As the virus surged, Florida partied. Tracking the revelers has been tough.
By Patricia Mazzei
Miami’s flashy nightclubs closed in March, but the parties have raged on in the waterfront manse tucked in the lush residential neighborhood of Belle Meade Island. Revelers arrive in sports cars and ride-shares several nights a week, say neighbors who have spied professional bouncers at the door and bought earplugs to try to sleep through the thumping dance beats.
They are the sort of parties — drawing throngs of maskless strangers to rave until sunrise — that local health officials say have been a notable contributing factor to the soaring coronavirus infections in Florida, one of the most troubling infection spots in the country.

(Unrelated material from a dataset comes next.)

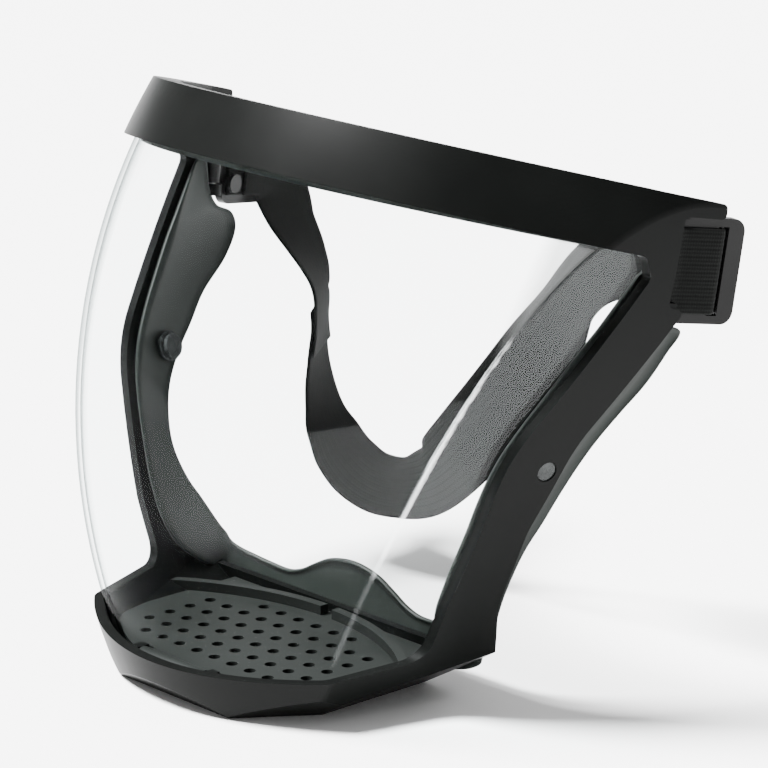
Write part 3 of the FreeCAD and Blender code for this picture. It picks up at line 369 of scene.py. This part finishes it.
seal = face_seal()
pad = filter_pad()
webs = [strap_loop(sign, side) for sign, side in SIDES]
webs += [head_strap("left", NEAR), head_strap("right", FAR)]

# ---------------------------------------------------------------- materials


def new_material(name):
    mat = bpy.data.materials.new(name)
    mat.use_nodes = True
    return mat, mat.node_tree.nodes, mat.node_tree.links, mat.node_tree.nodes["Principled BSDF"]


def bump_from(nodes, links, height, distance, strength):
    bump = nodes.new("ShaderNodeBump")
    bump.inputs["Distance"].default_value = distance
    bump.inputs["Strength"].default_value = strength
    links.new(height, bump.inputs["Height"])
    return bump.outputs["Normal"]


def noise(nodes, links, scale, detail=4.0, rough=0.5):
    """Noise over the object's own coordinates, in metres."""
    tex = nodes.new("ShaderNodeTexNoise")
    tex.inputs["Scale"].default_value = scale
    tex.inputs["Detail"].default_value = detail
    tex.inputs["Roughness"].default_value = rough
    coord = nodes.new("ShaderNodeTexCoord")
    links.new(coord.outputs["Object"], tex.inputs["Vector"])
    return tex.outputs["Fac"]


def ramp(nodes, links, value, low, high, start=0.3, stop=0.7):
    node = nodes.new("ShaderNodeMapRange")
    node.inputs["From Min"].default_value = start
    node.inputs["From Max"].default_value = stop
    node.inputs["To Min"].default_value = low
    node.inputs["To Max"].default_value = high
    links.new(value, node.inputs["Value"])
    return node.outputs["Result"]


def tint(nodes, links, value, dark, light):
    node = nodes.new("ShaderNodeValToRGB")
    node.color_ramp.elements[0].color = (*dark, 1)
    node.color_ramp.elements[1].color = (*light, 1)
    node.color_ramp.elements[0].position = 0.3
    node.color_ramp.elements[1].position = 0.7
    links.new(value, node.inputs["Fac"])
    return node.outputs["Color"]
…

Just how many parties have been linked to COVID-19 is unclear because Florida does not make public information about confirmed disease clusters. On Belle Meade Island, neighbors fear the large numbers of people going in and out of the house parties are precisely what public health officials have warned them about.
“We have hundreds of people coming onto this island,” said Jeri Klemme-Zaiac, a nurse practitioner who has lived in the neighborhood for 25 years. “This is how this is spreading: People have no regard for anyone else.”
The city of Miami and the Miami-Dade Police Department shut down a party at the house just before midnight Wednesday, a spokesperson for the department said. Officers kicked out perhaps a hundred people, estimated Rita Lagace, who lives next door and saw the attendees reluctantly depart. She predicted the festivities would soon return: Targeting loud parties has always been a game of whack-a-mole in Miami, a city famous for its dazzling nightlife.
But the quest to end parties and other social gatherings has gained new urgency because of the exploding coronavirus in Florida, which reported more than 10,000 new cases Sunday.
The state’s contact tracers, already overwhelmed by the surging number of new cases, have found it especially difficult to track how the virus jumped from one party guest to the next because some infected people refused to divulge whom they went out with or had over to their house.
“We are starting to encounter a fair amount of pushback from younger folks when you call them up and say, ‘We want to know everyone who was at your party,’” said Dr. J. Glenn Morris Jr., director of the Emerging Pathogens Institute at the University of Florida in Gainesville, a college town where local officials have begged students to stop partying. “There’s very much a sense of, ‘That’s none of your business.’”
The party problem is not limited to Florida. In New York, officials in Rockland County issued subpoenas to eight partygoers, all in their 20s, who had refused to answer even basic questions about a party they attended, hosted by a person who was sick. The subpoenas threatened a daily fine of up to $2,000. The eight people quickly complied.
In Miami, the city attorney plans to sue the owner of the Belle Meade Island party house next week, citing repeated “illegal activity.” Local officials have not publicly disclosed any case of the virus traced to the house, whose owner could not be reached for comment.
Florida’s cases began climbing in June, about a month after the start of the state’s economic reopening. The surge came after Memorial Day and several weeks of protests against police brutality, though public health officials had not publicly tied any outbreaks directly to the beaches or the demonstrations. Instead, they said people resuming their normal jaunts to bars, restaurants and parties had spread the virus.
The socializing that followed Florida’s rapid economic reopening has left the state reeling from the virus. The Department of Health reported more than 11,400 infections Saturday, a record. Florida cases made up 20% of all U.S. cases Thursday. Patients with COVID-19 have begun to fill up Florida hospital wards, forcing some hospitals to scrap elective surgeries, as they did early on in the pandemic. More than 3,600 people have died, including an 11-year-old boy.
Desperate local officials have adopted local mask requirements and closed the beaches over the long holiday weekend. Some communities were deploying teams to go door-to-door in the hardest hit neighborhoods, distributing masks, hand sanitizers and flyers with information on coronavirus symptoms and testing.
Gov. Ron DeSantis, a Republican, insisted there would be no new shutdown, but a piecemeal rollback is still underway: The state banned drinking at bars. Miami-Dade County ordered entertainment venues to close again and imposed a curfew “If everyone is enjoying life but doing it responsibly, we’re going to be fine,” DeSantis said Thursday in Tampa after a visit from Vice President Mike Pence.
The Florida Department of Health has about 1,600 students, epidemiologists and other staff doing contact tracing, and it has hired a contractor to bring on 600 more people, for a total of 2,200. That is about a third of the roughly 6,400 tracers that will be needed to meet the target of 30 tracers per 100,000 people recommended by the National Association of County and City Health Officials.
With so much community spread, trying to trace the contacts of every positive case becomes unrealistic, several public health officials said.
“We may have to change the priorities on tracing as the numbers continue to increase, because at some point it is like drinking out of a fire hose,” said Raul Pino, the health department officer in Orlando.